The listing below contains a span that opens with the line containing "- SIDE_BUCKLE.ahead, SIDE_BUCKLE.z);" and closes with the line containing "before = set(bpy.data.objects)". Return that span exactly.

* _Data provided_
----

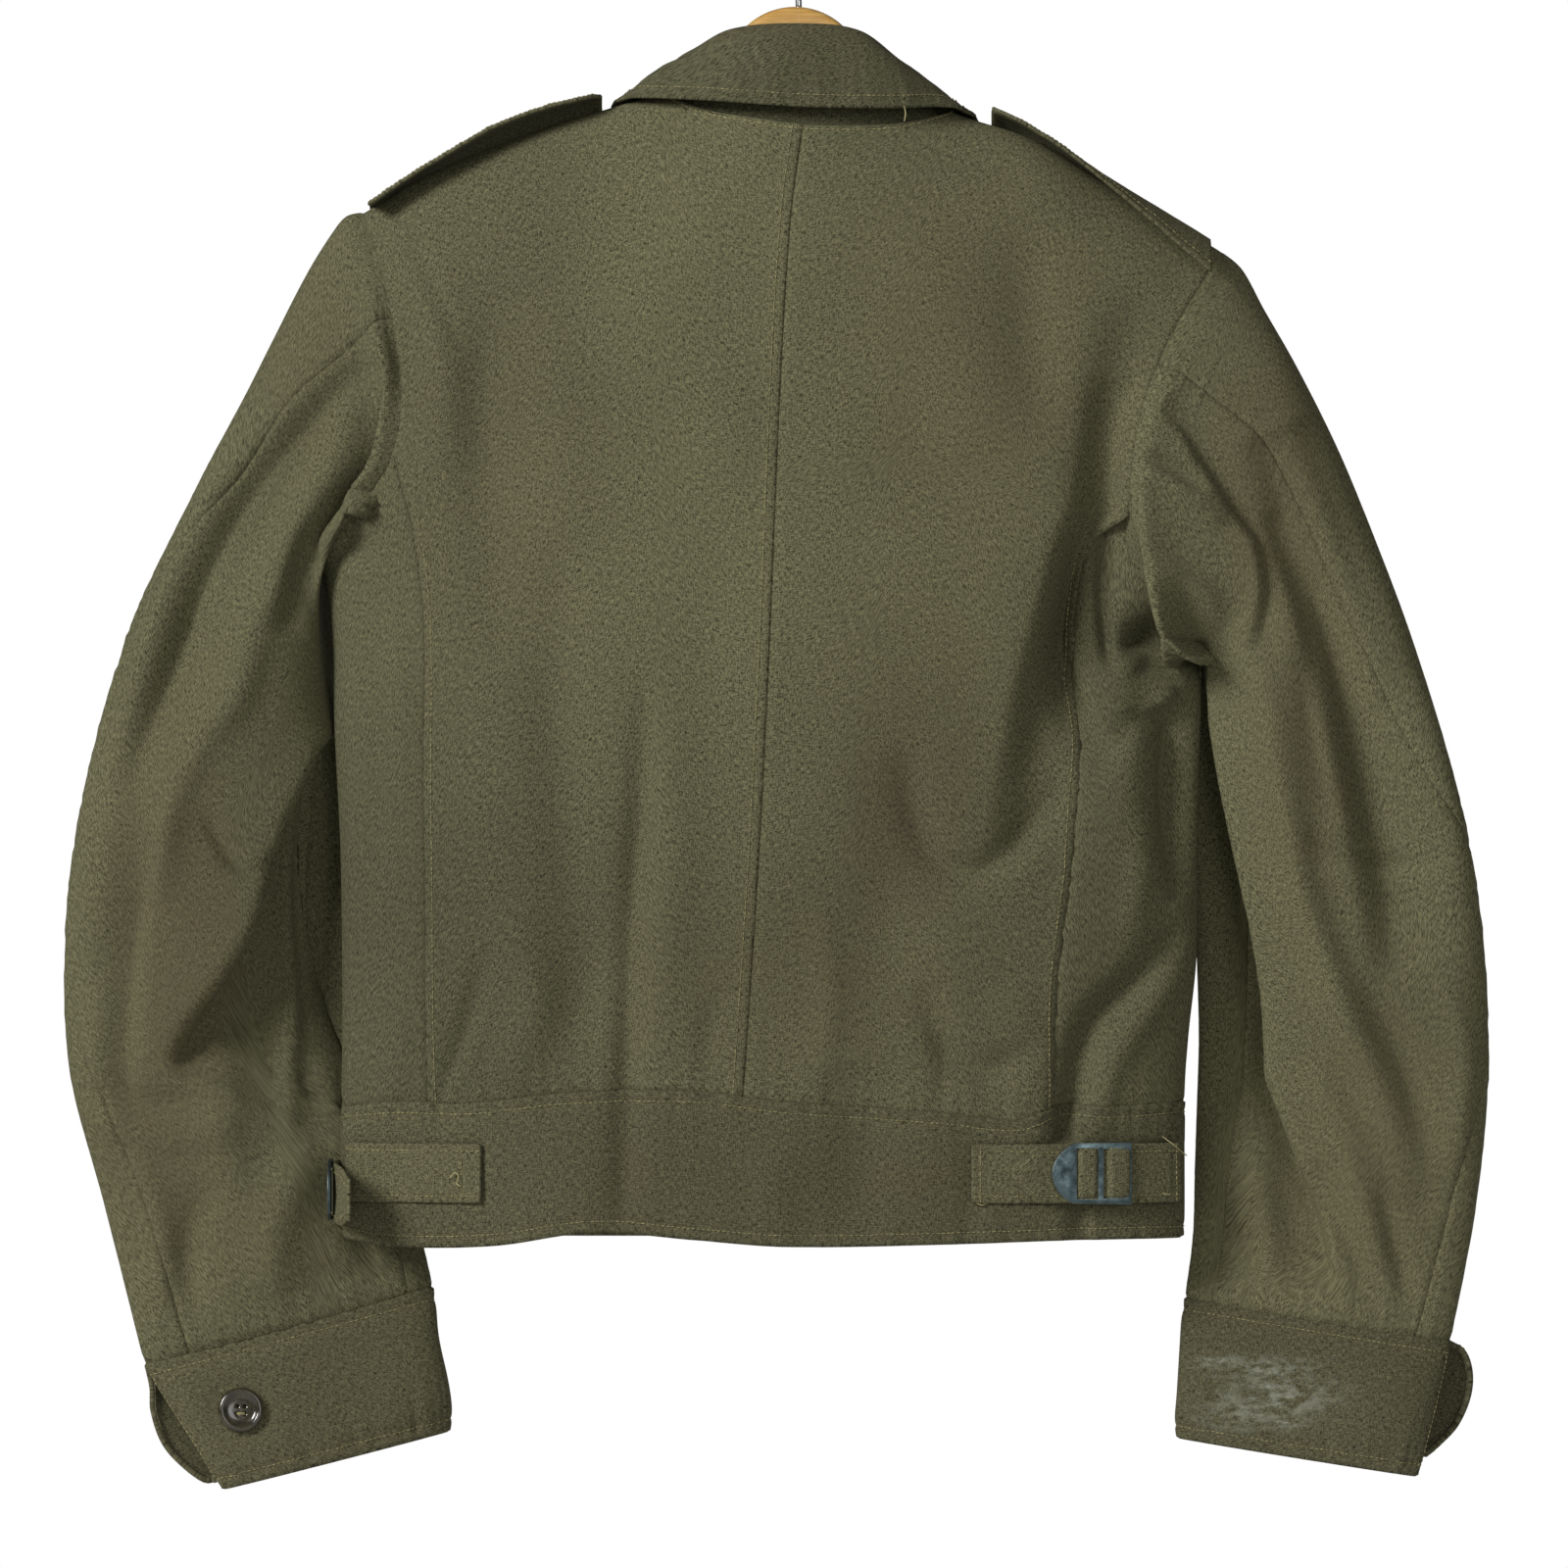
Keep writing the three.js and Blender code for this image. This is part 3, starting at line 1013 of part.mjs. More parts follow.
function hangerHalf(key) {
  const end = HANGER[key];
  const start = Math.sign(end) * HALF_GAP;
  const rings = HANGER_SHARES.map((t) => {
    const x = lerp(start, end, t);
    const tip = clamp01((t - HANGER_TIP.from) / (1 - HANGER_TIP.from));
    const top = hangerTop(x);
    const deep = lerp(HANGER.depth, HANGER.tipDepth, t) * lerp(1, HANGER_TIP.depth, tip);
    const half = HANGER.half * lerp(1, HANGER_TIP.half, tip);
    const down = HANGER_SECTION.map(([w, d]) => [w * half, top + d - tip * HANGER_TIP.drop]);
    const bottom = [[half, top - deep + HANGER_FOOT.rise], [half * HANGER_FOOT.half, top - deep]];
    const rightSide = [...down.slice(1), ...bottom];
    const leftSide = rightSide.map(([w, z]) => [-w, z]).reverse();
    return [[0, down[0][1]], ...rightSide, ...leftSide].map(([y, z]) => vec(x, midY(x) + y, z));
  });
  return tubeOf(rings);
}
// A closed solid from rings of points, with a flat fan at each end.
function tubeOf(rings) {
  const n = rings[0].length;
  const points = rings.flat();
  const index = [];
  for (let j = 0; j < rings.length - 1; j += 1) {
    for (let i = 0; i < n; i += 1) {
      const [a, b] = [j * n + i, j * n + ((i + 1) % n)];
      index.push(a, b, b + n, a, b + n, a + n);
    }
  }
  const last = (rings.length - 1) * n;
  for (let i = 1; i < n - 1; i += 1) {
    index.push(0, i + 1, i, last, last + i, last + i + 1);
  }
  return facingOut(points, index);
}

// Hook: steel wire, up from the wood and round over the rail, whose top it touches at the origin.
const HOOK = {
  wire: 1.6, radius: 21.6,
  shank: 7, neck: [[1.5, -48.5], [7.5, -43]], // straight up, then bent out to where the round part starts
  from: -52, to: 205, step: 16, // degrees of the round part
};
function hook() {
  const { wire, radius, shank, neck, from, to, step } = HOOK;
  const centre = wire - radius;
  const foot = HANGER.crown + SEAM_GAP;
  const points = [vec(0, 0, foot), vec(0, 0, foot + shank), ...neck.map(([x, z]) => vec(x, 0, z))];
  for (let degrees = from; degrees <= to; degrees += step) {
    const a = (degrees * Math.PI) / 180;
    points.push(vec(radius * Math.cos(a), 0, centre + radius * Math.sin(a)));
  }
  const path = new THREE.CatmullRomCurve3(points);
  const round = new THREE.Shape().absarc(0, 0, wire, 0, Math.PI * 2);
  const options = { extrudePath: path, steps: 40, curveSegments: 4, bevelEnabled: false };
  return new THREE.ExtrudeGeometry(round, options);
}

add("back_left", backPanel("left"));
add("back_right", backPanel("right"));
add("side_left", sidePanel("left"));
add("side_right", sidePanel("right"));
add("front_left", frontPanel("left"));
add("front_right", frontPanel("right"));
add("waistband_back", backBand());
add("waistband_front_left", frontBand("left"));
add("waistband_front_right", frontBand("right"));
for (const key of ["left", "right"]) {
  add("sleeve_top_" + key, sleevePiece(key, "top"));
  add("sleeve_under_" + key, sleevePiece(key, "under"));
  add("cuff_" + key, cuff(key));
  add("lapel_" + key, lapel(key));
  add("pocket_" + key, pocket(key));
  add("pocket_flap_" + key, flap(key));
  add("shoulder_loop_" + key, shoulderLoop(key));
}
const cuffButton = buttonSeat("left", BUTTON.x, BUTTON.z);
button("cuff_button_left", cuffButton.seat, cuffButton.facing);
add("collar", collar());

// Where the waist tabs start and end along x, and the right buckle's middle and clearance.
const TAB_PLACES = {
  rightStrap: [88, 160], rightTongue: [190, 108], leftStrap: [-161.5, -228], tipLength: 14,
};
const RIGHT_BUCKLE = { x: 147, clear: 0.2 };
add("tab_strap_right", strapOnBand(...TAB_PLACES.rightStrap, TAB_LIFT));
const tongueLift = TAB_LIFT + STRAP + OVER_GAP;
const { rightTongue, tipLength } = TAB_PLACES;
add("tab_tongue_right", strapOnBand(...rightTongue, tongueLift, tipLength, TAB_STEPS + 1));
add("tab_strap_left", strapOnBand(...TAB_PLACES.leftStrap, TAB_LIFT));
add("tab_tongue_left", leftTongue());

const rightBuckle = add("buckle_right", buckleShape(), COLOUR.buckle, 0.4, 0.8);
const buckleLift = TAB_LIFT + 1.5 * STRAP + 2 * OVER_GAP + RIGHT_BUCKLE.clear;
const rightSeat = body(NEAR, RIGHT_BUCKLE.x, TAB_MIDDLE, buckleLift);
const outOfBand = vec(rightSeat.normal.x, rightSeat.normal.y, 0).normalize();
const alongBand = vec(-outOfBand.y, outOfBand.x, 0);
const up = vec(0, 0, 1);
rightBuckle.quaternion.setFromRotationMatrix(new THREE.Matrix4().makeBasis(alongBand, up, outOfBand));
rightBuckle.position.copy(rightSeat.point).addScaledVector(alongBand, -BUCKLE.length / 2);

const leftBuckle = add("buckle_left", buckleShape(), COLOUR.buckle, 0.4, 0.8);
leftBuckle.quaternion.setFromRotationMatrix(new THREE.Matrix4().makeBasis(vec(0, 1, 0), up, vec(1, 0, 0)));
leftBuckle.position.set(SIDE_BUCKLE.x - BUCKLE.thick, SIDE_BUCKLE.y - SIDE_BUCKLE.ahead, SIDE_BUCKLE.z);

add("hanger_left", hangerHalf("left"), COLOUR.wood, 0.5);
add("hanger_right", hangerHalf("right"), COLOUR.wood, 0.5);
add("hook", hook(), COLOUR.steel, 0.3, 1);

export default jacket;
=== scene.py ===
# A waist-length olive wool service jacket on a plain wooden hanger, seen from the back.
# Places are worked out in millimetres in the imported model's frame and meshes are made in metres.
# -Y is the jacket's back, +Y its front, +X the wearer's right, and the hook bears on a rail at the origin.
import math

import bmesh
import bpy
import numpy as np
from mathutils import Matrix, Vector


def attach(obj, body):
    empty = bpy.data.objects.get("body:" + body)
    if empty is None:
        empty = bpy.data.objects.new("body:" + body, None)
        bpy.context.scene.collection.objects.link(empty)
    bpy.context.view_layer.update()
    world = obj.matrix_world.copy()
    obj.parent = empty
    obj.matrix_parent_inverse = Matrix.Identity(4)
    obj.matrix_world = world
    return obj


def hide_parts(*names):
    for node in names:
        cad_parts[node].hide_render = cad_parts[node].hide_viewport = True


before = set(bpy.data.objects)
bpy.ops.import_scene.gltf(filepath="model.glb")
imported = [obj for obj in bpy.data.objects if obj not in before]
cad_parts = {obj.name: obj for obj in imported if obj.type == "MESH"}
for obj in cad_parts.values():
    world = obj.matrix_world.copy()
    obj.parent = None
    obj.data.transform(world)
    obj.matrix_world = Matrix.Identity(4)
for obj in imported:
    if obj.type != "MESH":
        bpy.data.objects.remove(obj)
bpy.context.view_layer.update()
MM = 0.001

# Camera. The photograph is square to the back of the jacket and shows 800 mm from side to side.
# A long lens from far off keeps the near and far layers at the same scale, as in the photograph.
view_width = 0.8
view_centre = Vector((-0.0075, 0, -0.4585))
camera_distance = 6.0
camera_data = bpy.data.cameras.new("camera")
camera_data.sensor_width = 36
camera_data.lens = camera_data.sensor_width * camera_distance / view_width
camera_data.clip_end = 50
camera = bpy.data.objects.new("camera", camera_data)
camera.location = view_centre + Vector((0, -camera_distance, 0))
camera.rotation_euler = (math.radians(90), 0, 0)
bpy.context.scene.collection.objects.link(camera)
bpy.context.scene.camera = camera

# Hanger. Two halves of varnished beech that meet under the hook in a straight joint. Each is bent forward
# to the shoulders' bow, rounded along the top where the jacket lies on it, and slimmer towards its tip.
CLOTH, SEAM_GAP = 2.0, 0.3
HALF_GAP = SEAM_GAP / 2
BOW_RISE, BOW_REACH = 14, 220
RIDGE = (
    # x, z
    (-320, -232), (-262, -190), (-222, -167.5), (-190, -148.5), (-133, -126), (-70, -106.5), (-30, -91),
    (5, -86), (40, -96), (78, -116.5), (119, -130.5), (157, -153.5), (189, -172), (215, -187), (260, -216),
    (320, -262),
)
HANGER_ENDS = {"left": -204, "right": 198}
HANGER_HALF, HANGER_DEPTH, HANGER_TIP_DEPTH = 6, 34, 20
HANGER_CROWN = {"z": -62, "x": -2, "half": 26, "round": 36, "foot": 11.1, "slope": 0.72, "blend": 34}
HANGER_UNDER, NECK_DIP, NECK_AT, NECK_WIDE = 3.4, 9, 68, 24
HANGER_SECTION = (
    # share of the half width, depth below the top
    (0, 0), (0.34, -0.1), (0.62, -0.5), (0.86, -1.4), (0.97, -2.8), (1, -5),
)
TIP_FROM, TIP_DEPTH, TIP_HALF, TIP_DROP = 0.9, 0.55, 0.6, 4
HANGER_RINGS, JOINT_GAP = 110, 0.02
SHARP_ANGLE = math.radians(50)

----

* _Problem solution_
leftBuckle.position.set(SIDE_BUCKLE.x - BUCKLE.thick, SIDE_BUCKLE.y - SIDE_BUCKLE.ahead, SIDE_BUCKLE.z);

add("hanger_left", hangerHalf("left"), COLOUR.wood, 0.5);
add("hanger_right", hangerHalf("right"), COLOUR.wood, 0.5);
add("hook", hook(), COLOUR.steel, 0.3, 1);

export default jacket;
=== scene.py ===
# A waist-length olive wool service jacket on a plain wooden hanger, seen from the back.
# Places are worked out in millimetres in the imported model's frame and meshes are made in metres.
# -Y is the jacket's back, +Y its front, +X the wearer's right, and the hook bears on a rail at the origin.
import math

import bmesh
import bpy
import numpy as np
from mathutils import Matrix, Vector


def attach(obj, body):
    empty = bpy.data.objects.get("body:" + body)
    if empty is None:
        empty = bpy.data.objects.new("body:" + body, None)
        bpy.context.scene.collection.objects.link(empty)
    bpy.context.view_layer.update()
    world = obj.matrix_world.copy()
    obj.parent = empty
    obj.matrix_parent_inverse = Matrix.Identity(4)
    obj.matrix_world = world
    return obj


def hide_parts(*names):
    for node in names:
        cad_parts[node].hide_render = cad_parts[node].hide_viewport = True


before = set(bpy.data.objects)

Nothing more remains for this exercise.